Give the entries again exactly, every one of them.

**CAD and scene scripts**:
========================
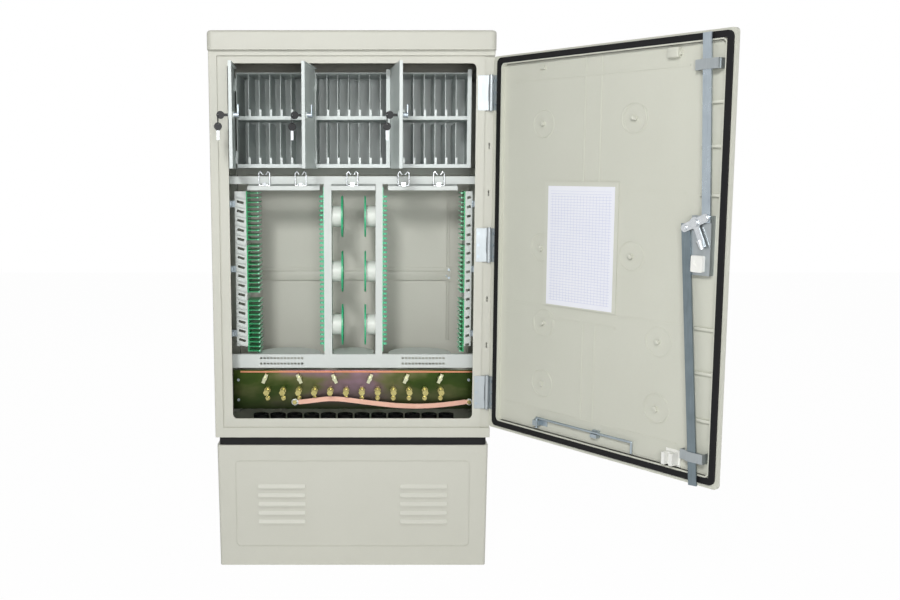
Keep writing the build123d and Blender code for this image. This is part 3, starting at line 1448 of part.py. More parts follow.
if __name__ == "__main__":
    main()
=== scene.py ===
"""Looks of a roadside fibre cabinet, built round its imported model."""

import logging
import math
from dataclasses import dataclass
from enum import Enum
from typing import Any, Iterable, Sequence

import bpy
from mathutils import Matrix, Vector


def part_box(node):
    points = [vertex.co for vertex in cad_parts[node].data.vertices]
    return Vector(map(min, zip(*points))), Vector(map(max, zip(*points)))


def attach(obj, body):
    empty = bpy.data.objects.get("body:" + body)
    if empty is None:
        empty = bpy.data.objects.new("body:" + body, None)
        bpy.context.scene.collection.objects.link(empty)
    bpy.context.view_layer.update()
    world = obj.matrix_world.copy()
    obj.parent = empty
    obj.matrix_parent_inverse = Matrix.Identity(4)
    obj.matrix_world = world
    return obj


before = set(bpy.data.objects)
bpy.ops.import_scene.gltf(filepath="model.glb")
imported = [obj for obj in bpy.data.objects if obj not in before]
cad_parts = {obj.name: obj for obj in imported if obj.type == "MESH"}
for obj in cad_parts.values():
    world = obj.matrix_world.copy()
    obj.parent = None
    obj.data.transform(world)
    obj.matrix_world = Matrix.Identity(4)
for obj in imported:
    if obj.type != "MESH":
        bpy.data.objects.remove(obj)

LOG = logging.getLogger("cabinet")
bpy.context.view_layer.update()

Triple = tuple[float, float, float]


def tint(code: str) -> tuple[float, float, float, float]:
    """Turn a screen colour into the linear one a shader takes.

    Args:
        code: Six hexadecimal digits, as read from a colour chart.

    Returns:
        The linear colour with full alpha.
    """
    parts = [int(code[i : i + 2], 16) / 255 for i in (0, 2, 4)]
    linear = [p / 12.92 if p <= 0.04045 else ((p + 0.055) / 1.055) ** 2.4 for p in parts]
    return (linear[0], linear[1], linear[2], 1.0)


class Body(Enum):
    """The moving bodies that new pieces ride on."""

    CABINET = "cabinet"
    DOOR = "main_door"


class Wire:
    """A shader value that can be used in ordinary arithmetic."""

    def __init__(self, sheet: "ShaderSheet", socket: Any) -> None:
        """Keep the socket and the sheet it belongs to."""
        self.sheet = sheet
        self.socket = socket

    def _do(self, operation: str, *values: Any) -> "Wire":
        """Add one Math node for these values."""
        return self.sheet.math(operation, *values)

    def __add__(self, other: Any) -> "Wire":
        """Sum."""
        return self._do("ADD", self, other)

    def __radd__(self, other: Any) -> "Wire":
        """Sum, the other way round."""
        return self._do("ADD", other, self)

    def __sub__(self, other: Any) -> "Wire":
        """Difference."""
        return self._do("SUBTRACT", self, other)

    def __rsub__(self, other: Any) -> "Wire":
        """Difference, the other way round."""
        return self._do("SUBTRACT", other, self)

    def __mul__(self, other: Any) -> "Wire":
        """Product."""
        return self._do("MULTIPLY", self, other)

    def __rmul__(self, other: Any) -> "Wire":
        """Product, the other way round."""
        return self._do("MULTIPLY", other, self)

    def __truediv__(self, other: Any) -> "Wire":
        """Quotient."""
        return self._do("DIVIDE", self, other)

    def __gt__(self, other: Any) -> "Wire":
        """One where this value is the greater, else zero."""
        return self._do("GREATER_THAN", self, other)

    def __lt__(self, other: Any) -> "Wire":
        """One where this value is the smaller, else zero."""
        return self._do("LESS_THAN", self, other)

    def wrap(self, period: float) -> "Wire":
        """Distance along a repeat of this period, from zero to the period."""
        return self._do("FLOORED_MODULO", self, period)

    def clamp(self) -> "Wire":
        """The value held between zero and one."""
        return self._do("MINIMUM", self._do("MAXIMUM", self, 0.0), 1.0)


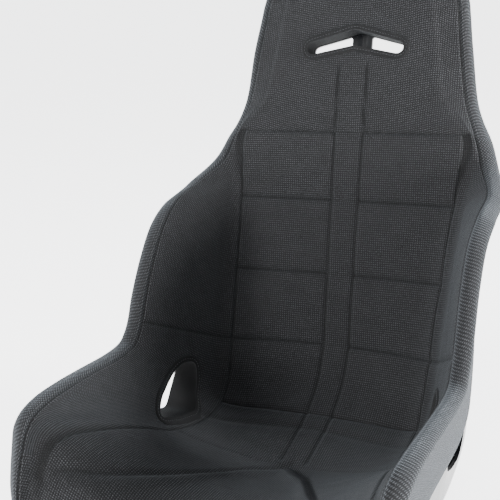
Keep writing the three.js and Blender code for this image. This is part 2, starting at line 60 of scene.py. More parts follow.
========================
**Written reply**:
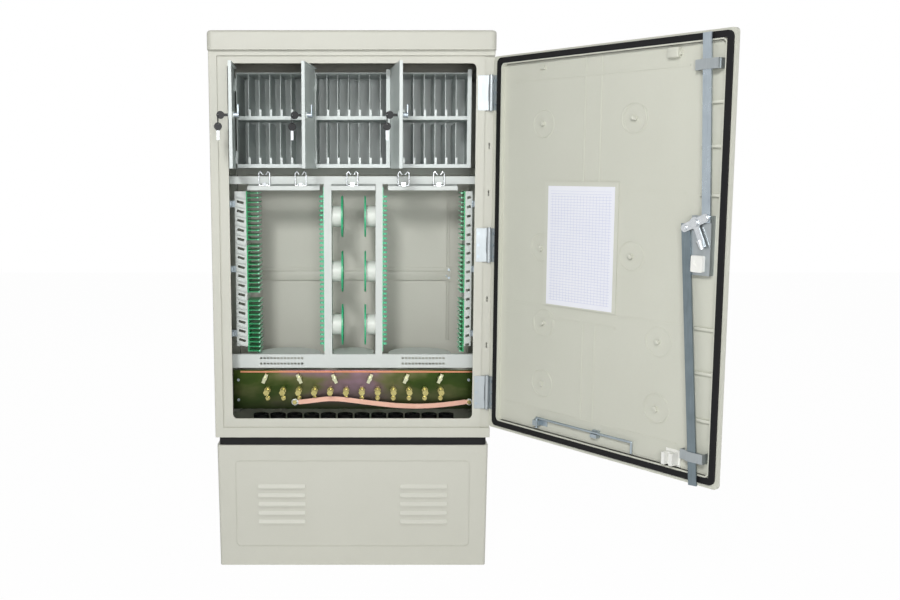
Keep writing the build123d and Blender code for this image. This is part 3, starting at line 1448 of part.py. More parts follow.
if __name__ == "__main__":
    main()
=== scene.py ===
"""Looks of a roadside fibre cabinet, built round its imported model."""

import logging
import math
from dataclasses import dataclass
from enum import Enum
from typing import Any, Iterable, Sequence

import bpy
from mathutils import Matrix, Vector


def part_box(node):
    points = [vertex.co for vertex in cad_parts[node].data.vertices]
    return Vector(map(min, zip(*points))), Vector(map(max, zip(*points)))


def attach(obj, body):
    empty = bpy.data.objects.get("body:" + body)
    if empty is None:
        empty = bpy.data.objects.new("body:" + body, None)
        bpy.context.scene.collection.objects.link(empty)
    bpy.context.view_layer.update()
    world = obj.matrix_world.copy()
    obj.parent = empty
    obj.matrix_parent_inverse = Matrix.Identity(4)
    obj.matrix_world = world
    return obj


before = set(bpy.data.objects)
bpy.ops.import_scene.gltf(filepath="model.glb")
imported = [obj for obj in bpy.data.objects if obj not in before]
cad_parts = {obj.name: obj for obj in imported if obj.type == "MESH"}
for obj in cad_parts.values():
    world = obj.matrix_world.copy()
    obj.parent = None
    obj.data.transform(world)
    obj.matrix_world = Matrix.Identity(4)
for obj in imported:
    if obj.type != "MESH":
        bpy.data.objects.remove(obj)

LOG = logging.getLogger("cabinet")
bpy.context.view_layer.update()

Triple = tuple[float, float, float]


def tint(code: str) -> tuple[float, float, float, float]:
    """Turn a screen colour into the linear one a shader takes.

    Args:
        code: Six hexadecimal digits, as read from a colour chart.

    Returns:
        The linear colour with full alpha.
    """
    parts = [int(code[i : i + 2], 16) / 255 for i in (0, 2, 4)]
    linear = [p / 12.92 if p <= 0.04045 else ((p + 0.055) / 1.055) ** 2.4 for p in parts]
    return (linear[0], linear[1], linear[2], 1.0)


class Body(Enum):
    """The moving bodies that new pieces ride on."""

    CABINET = "cabinet"
    DOOR = "main_door"


class Wire:
    """A shader value that can be used in ordinary arithmetic."""

    def __init__(self, sheet: "ShaderSheet", socket: Any) -> None:
        """Keep the socket and the sheet it belongs to."""
        self.sheet = sheet
        self.socket = socket

    def _do(self, operation: str, *values: Any) -> "Wire":
        """Add one Math node for these values."""
        return self.sheet.math(operation, *values)

    def __add__(self, other: Any) -> "Wire":
        """Sum."""
        return self._do("ADD", self, other)

    def __radd__(self, other: Any) -> "Wire":
        """Sum, the other way round."""
        return self._do("ADD", other, self)

    def __sub__(self, other: Any) -> "Wire":
        """Difference."""
        return self._do("SUBTRACT", self, other)

    def __rsub__(self, other: Any) -> "Wire":
        """Difference, the other way round."""
        return self._do("SUBTRACT", other, self)

    def __mul__(self, other: Any) -> "Wire":
        """Product."""
        return self._do("MULTIPLY", self, other)

    def __rmul__(self, other: Any) -> "Wire":
        """Product, the other way round."""
        return self._do("MULTIPLY", other, self)

    def __truediv__(self, other: Any) -> "Wire":
        """Quotient."""
        return self._do("DIVIDE", self, other)

    def __gt__(self, other: Any) -> "Wire":
        """One where this value is the greater, else zero."""
        return self._do("GREATER_THAN", self, other)

    def __lt__(self, other: Any) -> "Wire":
        """One where this value is the smaller, else zero."""
        return self._do("LESS_THAN", self, other)

    def wrap(self, period: float) -> "Wire":
        """Distance along a repeat of this period, from zero to the period."""
        return self._do("FLOORED_MODULO", self, period)

    def clamp(self) -> "Wire":
        """The value held between zero and one."""
        return self._do("MINIMUM", self._do("MAXIMUM", self, 0.0), 1.0)


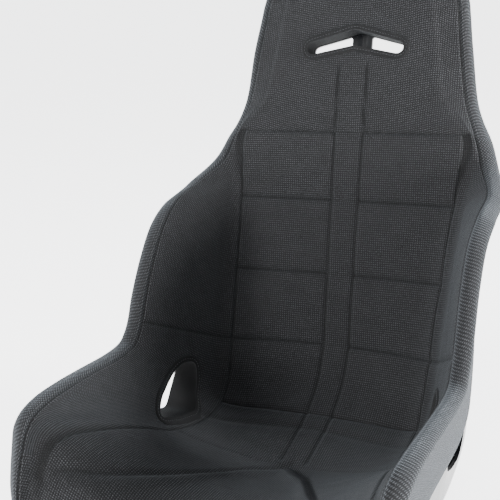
Keep writing the three.js and Blender code for this image. This is part 2, starting at line 60 of scene.py. More parts follow.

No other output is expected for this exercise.